I think it's smart to aspire to be more like Gary Vaynerchuk. I don't want to be like Paul Graham, or Mark Zuckerberg, or Elon Musk, or Linus Torvalds. They are interesting people, but they are not free. They are stifled, rigid, and not cool. They manage to be successful leaders despite their crappy social skills. I mean, have you seen Elon's interview on Joe Rogan? Cringy! I mean, I love Elon Musk, but he should emulate Tony Robbins or somebody, it would be one of the most effective things for Tesla. I know very little about Tesla, but I'm sure there is a lot of failure going in communication when Elon is involved.

The double standard definitely works against women; they have more flexibility but that just means more unspoken rules to break, and a big challenge to be taken seriously that usually results in dressing more seriously than their male colleagues. And most of the outfits don't have pockets.

I'm also thinking of Naomi Wu drawing a tremendous amount of flak for skimpy outfits on Youtube, despite her pointing out that it was extremely hot in that part of China and not much skimpier than regular streetwear.

Naomi Wu is dressing as sexually provocative as possible. Is a transparent LED bra somehow a lot more suitable for hot weather.

Her clothing isn't really that provocative in Chinese culture.

It's not like the only alternative to business dress is skimpy clothing. T-shirts and jeans, or overalls, or a long casual dress, for example.

I envy women because I feel like they have way more options for dress and style than we men do.
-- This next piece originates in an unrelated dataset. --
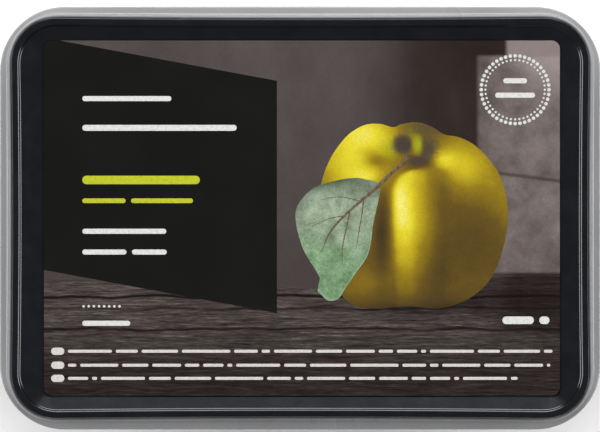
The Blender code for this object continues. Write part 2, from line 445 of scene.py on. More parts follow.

My choices are: t-shirt and jeans, button-up and khakis, some variant of those two, or one of the many contemporary men's styles that seem closer to caricatures than real life

I didn't mean to imply that skimpiness was the only option , although it is remarkably hard to find an outfit that someone won't sexualise.

I was thinking of this excellent thread: https://mobile.twitter.com/sehurlburt/status/965453047965958...

> that usually results in dressing more seriously than their male colleagues.

Are yoga pants really more serious than khakis and a polo?

No, but where did you cherry-pick that example from?

(I would code yoga pants as casual because they're sportswear, unless worn under something else as opaque tights which are professional. Woman wearing shirt+chinos will incur a minor penalty for gender non conforming dress unless it's a uniform in which case you're working at Best Buy)

Cherry pick? No. Anecdote? Sure. In my experience women have dressed at or below the level of professionalism (for lack of a better word) than the men. Women have a lot more variance in what they can wear, and very few people will choose to dress higher than the cultural expectation of them. I see far more women wearing yoga pants in a professional environment then men in athletic shirts or even just T-shirts. It's similar for my GF who is a teacher. She's always rolling her eyes about how often teachers wear yoga pants to work.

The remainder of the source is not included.